My hon. Friend was very concerned with the relative rôle of Prestwick and Abbotsinch. I know he will forgive me if I remind him of the agreement that was reached between Glasgow Corporation and the British Airports Authority on 9th March, 1967. I want to make it clear that we endorsed that agreement earlier this year and we endorse it now. Perhaps the House will bear with me if I repeat something said by the President of the Board of Trade on 22nd February last. He said in the House: We have taken note of the joint statement, recently reaffirmed to us, by Glasgow Corporation and the British Airports Authority on 9th March, 1967, that they regard the two airports as complementary. He went on to say: The Government are agreed that this division of traffic between the two airports is a sensible one which will make good use of the investment committed in recent years at both airports and will provide adequate facilities for the rapidly expanding passenger and cargo air services. Some further development at Glasgow will be necessary to consolidate its initial success and to allow it to deal with the rapid growth of traffic and with the new and larger types of aircraft which will come into service on the short and medium-haul routes. My right hon. Friend concluded that it was right …to reaffirm that they will adhere to the policy of successive Governments that the rôle of the two airports is complementary."—[OFFICIAL REPORT, 22nd February, 1968; Vol. 759, c. 174.] This was the view expressed by the President of the Board of Trade in February this year, and it still stands. I hope that my hon. Friend will believe me when I say that it is the intention neither of the Board of Trade, nor I am sure of the Scottish Office, whose Parliamentary Under-Secretary is present tonight, nor of the Department of Employment and Productivity in so far as it is involved, in any way to depart either from the statement made by the President or from the agreement reached between the Glasgow Corporation and Prestwick. I would like that to go on record as the firm position, because I think it should answer some of the misapprehensions of my hon. Friend and some of the honest fears that I am very glad he has taken this opportunity of expressing in the House.

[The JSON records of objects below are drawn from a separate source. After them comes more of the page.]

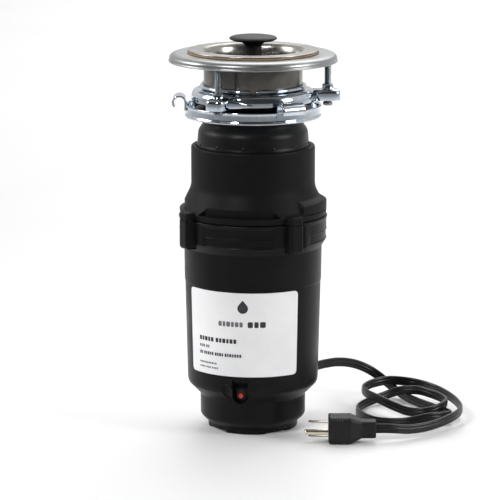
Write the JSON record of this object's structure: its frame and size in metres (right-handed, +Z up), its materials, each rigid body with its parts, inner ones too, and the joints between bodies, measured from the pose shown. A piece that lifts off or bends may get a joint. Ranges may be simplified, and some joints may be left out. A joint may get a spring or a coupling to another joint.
{
  "type": "kitchen garbage disposal",
  "caption": "Under-sink food waste disposer with stopper, sink flange, three-bolt mount, black hopper and motor shell, reset button, flat mains cord and plug.",
  "frame": {"origin": "middle of the foot on the shaft's axis, on the surface the disposal stands on", "axes": "+Z up along the shaft, -Y towards the label and reset button, +Y towards the drain outlet"},
  "size_m": [0.2576, 0.2065, 0.3517],
  "materials": {
    "black_shell": "satin moulded",
    "black_rubber": "matte",
    "stopper_black": "soft satin",
    "stainless": "brushed",
    "zinc": "satin zinc plate",
    "chrome": "bright zinc plate",
    "screw_steel": "bright zinc plate",
    "fibre": "pressed fibre",
    "motor_steel": "drawn",
    "copper": "enamelled",
    "ferrite": "sintered",
    "carbon": "matt",
    "blade_metal": "nickel-washed",
    "label_white": "printed vinyl",
    "button_red": "gloss",
    "switch_grey": "moulded"
  },
  "bodies": {
    "root": {"sink_flange": "stainless", "fibre_gasket": "fibre", "backup_flange": "zinc", "snap_ring": "screw_steel", "upper_mount_ring": "chrome", "rubber_mount": "black_rubber", "upper_housing": "black_shell", "inlet_plug": "black_shell", "housing_gasket": "black_rubber", "housing_screw_1": "screw_steel", "housing_screw_2": "screw_steel", "housing_screw_3": "screw_steel", "housing_screw_4": "screw_steel", "shredder_ring": "stainless", "drain_chamber": "black_shell", "lower_shell": "black_shell", "label": "label_white", "overload_switch": "switch_grey", "rectifier": "carbon", "strain_relief": "black_rubber", "upper_bearing": "motor_steel", "lower_bearing": "motor_steel", "shaft_seal": "black_rubber", "motor_can": "motor_steel", "end_bell": "zinc", "brush_plate": "carbon", "magnet_1": "ferrite", "magnet_2": "ferrite", "brush_1": "carbon", "brush_2": "carbon", "brush_spring_1": "motor_steel", "brush_spring_2": "motor_steel", "power_cord": "black_rubber", "plug_body": "black_rubber", "plug_blade_1": "blade_metal", "plug_blade_2": "blade_metal", "plug_ground_pin": "blade_metal"},
    "guard": {"splash_guard": "black_rubber"},
    "sink_stopper": {"stopper": "stopper_black", "stopper_seal": "black_rubber"},
    "rotor": {"shaft": "motor_steel", "armature_core": "motor_steel", "winding_top": "copper", "winding_bottom": "copper", "commutator": "copper", "turntable": "stainless", "turntable_nut": "screw_steel", "impeller_pin_1": "screw_steel", "impeller_pin_2": "screw_steel"},
    "hammer_1": {"impeller_1": "stainless"},
    "hammer_2": {"impeller_2": "stainless"},
    "lock_ring": {"lower_mount_ring": "chrome"},
    "screw_1": {"mount_screw_1": "screw_steel"},
    "screw_2": {"mount_screw_2": "screw_steel"},
    "screw_3": {"mount_screw_3": "screw_steel"},
    "reset": {"reset_button": "button_red"}
  },
  "joints": [
    {"name": "splash_guard_lift", "type": "slide", "parent": "root", "child": "guard", "axis": [0, 0, 1], "range_m": [0, 0.05]},
    {"name": "stopper_lift", "type": "slide", "parent": "guard", "child": "sink_stopper", "axis": [0, 0, 1], "range_m": [0, 0.05]},
    {"name": "rotor_spin", "type": "hinge", "parent": "root", "child": "rotor", "pos_m": [0, 0, 0.2], "axis": [0, 0, 1], "continuous": true},
    {"name": "impeller_1_swivel", "type": "hinge", "parent": "rotor", "child": "hammer_1", "pos_m": [0.028, 0, 0.2], "axis": [0, 0, 1], "continuous": true},
    {"name": "impeller_2_swivel", "type": "hinge", "parent": "rotor", "child": "hammer_2", "pos_m": [-0.028, 0, 0.2], "axis": [0, 0, 1], "continuous": true},
    {"name": "lock_ring_turn", "type": "hinge", "parent": "root", "child": "lock_ring", "pos_m": [0, 0, 0.283], "axis": [0, 0, 1], "range_deg": [0, 35]},
    {"name": "mount_screw_1_back_off", "type": "slide", "parent": "root", "child": "screw_1", "axis": [0, 0, -1], "range_m": [0, 0.008]},
    {"name": "mount_screw_2_back_off", "type": "slide", "parent": "root", "child": "screw_2", "axis": [0, 0, -1], "range_m": [0, 0.008]},
    {"name": "mount_screw_3_back_off", "type": "slide", "parent": "root", "child": "screw_3", "axis": [0, 0, -1], "range_m": [0, 0.008]},
    {"name": "reset_button_press", "type": "slide", "parent": "root", "child": "reset", "axis": [-0.0262, 0.9997, 0], "range_m": [0, 0.003], "stiffness_N_per_m": 300}
  ]
}
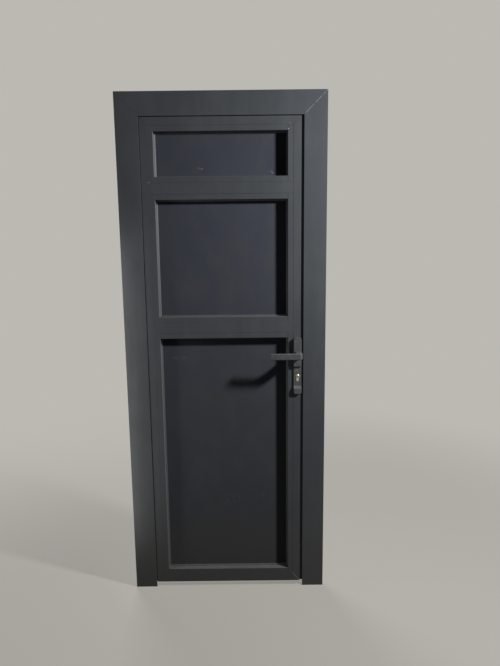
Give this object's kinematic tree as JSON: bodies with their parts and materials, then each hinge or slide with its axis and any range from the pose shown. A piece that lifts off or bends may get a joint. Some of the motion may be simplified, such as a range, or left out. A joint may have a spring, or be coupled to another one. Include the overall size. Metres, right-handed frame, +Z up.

I would like to refer briefly to the recent planning application made by Glasgow which was submitted to the Renfrew County Council on 19th April. This was for in-filling ground between Barnsford Road and the motorway at present zoned for airport purposes for possible future extension of the main runway at Glasgow Airport and resiting of instrument landing array and building. As my hon. Friend knows, this application was called in by the Secretary of State on 19th June for decision by himself under Section 13 of the Town and Country Planning (Scotland) Act, 1947, and he explained his reasons as follows: It appears to the Secretary of State that the possible future extension of the runway could affect the type of traffic using the airport; could have implications for social amenity affecting more than the area controlled by Renfrew County Council as local planning authority; and could affect the availability of airport facilities elsewhere in Scotland. My hon. Friend will remember the whole of the debate on the Civil Aviation Bill, as I certainly remember the closing stages, and it seems to me that it is most important to recognise that a balance has to be struck today between the proper economic needs of civil aviation, serving as it does a large part of the country and contributing greatly to economic growth, and the amenity factors on which the growth of air traffic bears. I think he will agree that it is wholly reasonable in these circumstances that the Secretary of State should have taken this action.

Since he called in the application, my right hon. Friend has received representations from Dunbartonshire County Council and from Bearsden, Clydebank and Johnstone burgh councils expressing concern about the application and wishing to be heard at an inquiry into it. It is understood that Milngavie and Renfrew burghs would probably also want to be represented at any such inquiry. These representations obviously associate the application with Glasgow Corporation's previously expressed intention to extend the runway to 9,500 ft. I am sure that my hon. Friend agrees that the authorities would be concerned about the noise and loss of social amenity in the area round Abbotsinch if the volume and nature of the air traffic using the airport were changed significantly.

Mr. Rankin

My hon. Friend is assuming my agreement with what he is saying. Where will the less noisy engines like the 211 come in, about which we heard a week ago? Have they no part to play in this development?

Mr. Rodgers

It is not my job to adjudicate between those who might be interested. The interests in any developments at Glasgow go beyond Glasgow itself. It is for that reason that these matters should be taken properly into account. I am sure that no one wishes to see an unreasonable delay. We are anxious, however, that discussions should be thorough. It is in everyone's interests that they should be and that proper consideration should be given to the widest public interest. There is no question here of squeezing Glasgow. Each airport has a rôle to play and we still stand by the agreement between the B.A.A. and Glasgow embodied in the statement of the President of the Board of Trade on 22nd February.

Time does not allow me, and this might not be the best occasion, to enter in detail into the dispute about the wages of the ground staff at Abbotsinch. The dispute is quite unconnected with the future of Glasgow Airport and, as I suggested at the beginning of my speech, it seems unlikely that the dispute will affect the long-term use of Glasgow Airport by the airline operators. Certainly I hope that this is not the case, but it is understandable that the operators have felt obliged to move because of the uncertainty caused by guerilla strikes. But the situation which prompted them to develop their operations at Abbotsinch, should, surely, bring them back there when the dispute is brought to a conclusion.

It is no job of the Government to intervene in the process of collective bargaining between employers and employees. All that we have sought to do on this occasion is to lend our advice when it has appeared necessary and make clear that any settlement at Abbotsinch must very properly fall within the Government's prices and incomes policy. It would be quite wrong for there to be a departure, and that has been behind the conversations which have taken place and the visit made by my hon. Friend the Parliamentary Secretary to the Department of Employment and Productivity, who I know is most closely interested in the debate. In addition, my noble Friend the Under-Secretary of State for Scotland visited Glasgow last Friday for the very purpose of making the position entirely clear.

I understand that certain proposals have been made by Glasgow Corporation. A six-point plan has been put forward. It is a matter of regret that the unions have rejected this approach, and I understand that Glasgow Corporation will be considering the position further at a special meeting tomorrow. I hope very much that the problem will be resolved very soon, and that Glasgow Airport will continue on the very steady path of growth that we have seen. We are committed to seeing Glasgow Airport the success that it deserves to be. We applaud the efforts of the local authority to make it a success, and I am at one with my hon. Friend in recognising the part that it has to play in the development of Scotland.

Question put and agreed to.

Adjourned accordingly at twenty-nine minutes past Ten o'clock.